Using digital creativity to go from waste to value

The ocean and the fjords suffer increasing environmental challenges. In response, wastewater companies like Veas are looking for ways to mitigate their own impact. Treatment plants ensure that wastewater does not pollute fresh water, the fjords, and the ocean. Unfortunately, factors like climate change and population growth continue to strain the existing wastewater treatment infrastructure in Norway and beyond.


Norway and the European Union have recently enforced stricter requirements for the degree of purification and emissions from wastewater treatment facilities. Veas sees these new requirements as positive motivation to find innovative ideas and solutions, and to be able to create value from what was previously seen as waste.

Speaking at the Fjord Rescue Conference in Asker, Norway in May, Veas CEO Ragnhild Borchgrevink told the audience, "We are releasing resources that we could use differently straight out to sea."


Using waste biproducts differently means many things at Veas.

Today they process waste from the treatment plant into biogas, and are transforming it further into liquid biogas to replace fossil fuels in vehicles—and bio-residue. The bio-residue, called Veas soil, is supplied as a fertilizer/soil improver to agriculture. And most recently; Veas beer, a Golden Lager brewed by Wettre Brewery, made with purified Co2 from the wastewater at Veas.


CO TO, Beer produced by Wettre Brewery with carbon dioxide from Veas wastewater plant
CO TO, Beer produced by Wettre Brewery with carbon dioxide from Veas. Photo: Veas


No-code AI in daily operations

Veas wants to put waste to work for maximum social benefit. The answers lie in the data, which is why the Veas team wants to learn even more about exploiting the possibilities in digitalization and AI.

“We want to use Intelecy for process optimization and more cost-effective operations, so that the margins in existing infrastructure can be utilized, and the need for asset expansion is delayed,”

says Johansen.

Veas had the right digital foundation in place: all the necessary equipment in the process plant was already monitored and regulated.

With a successful pilot under their belts, Veas now uses Intelecy no-code AI in their daily operations to, among other things, reduce chemical consumption, achieve a higher degree of purification in the wastewater, and extract more useful biproducts.




AI predictions forecast one hour into the future

The Veas team is already building their own AI models in the Intelecy AI platform for hypothesis testing, anomaly detection, and to predict what will happen one hour into the future of the purification process.

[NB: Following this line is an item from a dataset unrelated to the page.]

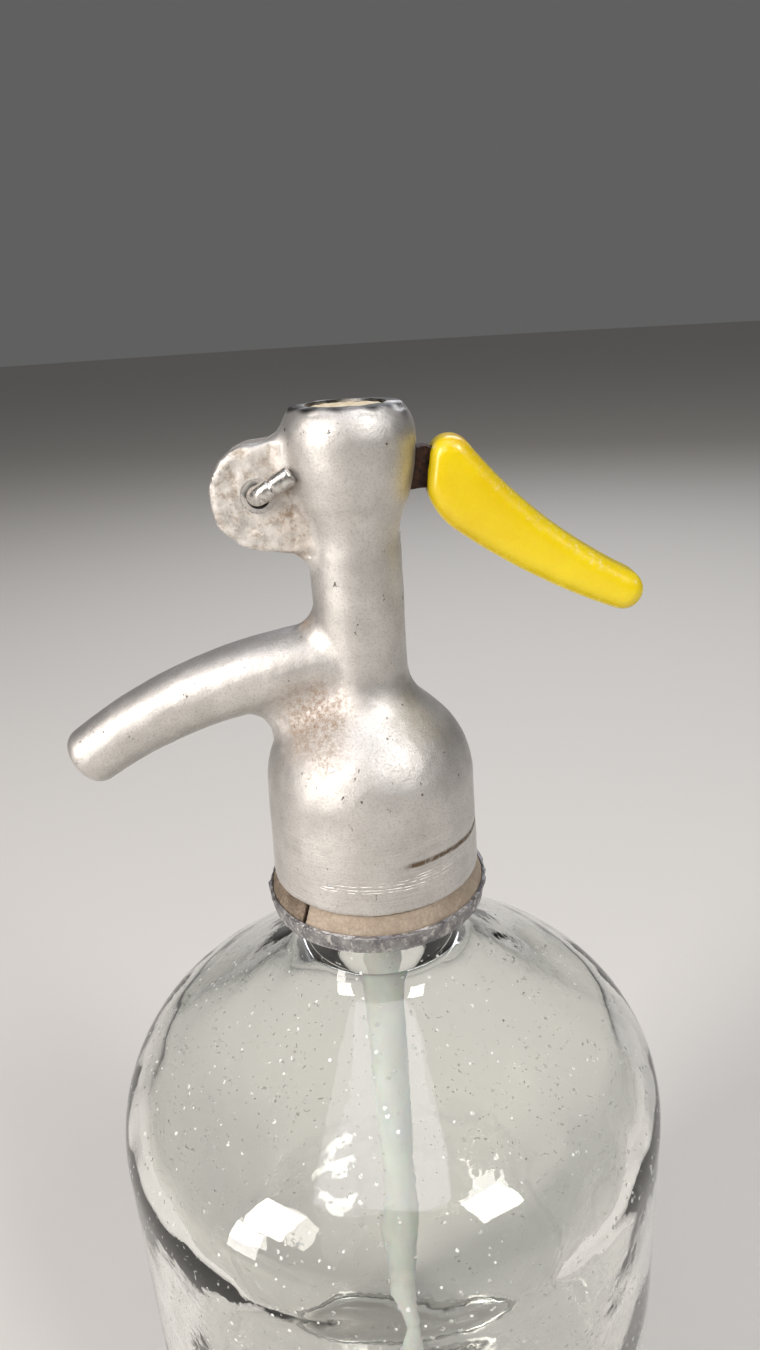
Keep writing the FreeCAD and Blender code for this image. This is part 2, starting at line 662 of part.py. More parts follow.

The predictions provides insights in real time to optimize, control, and even adjust well in advance of any events.


“We are deeply impressed with the team we have met at Veas,”

says Bertil Helseth, Founder and CEO of Intelecy.

They were quick adopters of the technology and are already well underway with several use cases. The commitment, competence, and willingness to act to find answers and solutions have been far above average, both when it comes to the details in the data analysis and the big picture in regards to consequences for the fjord and the sea. It's really inspiring to work with these people!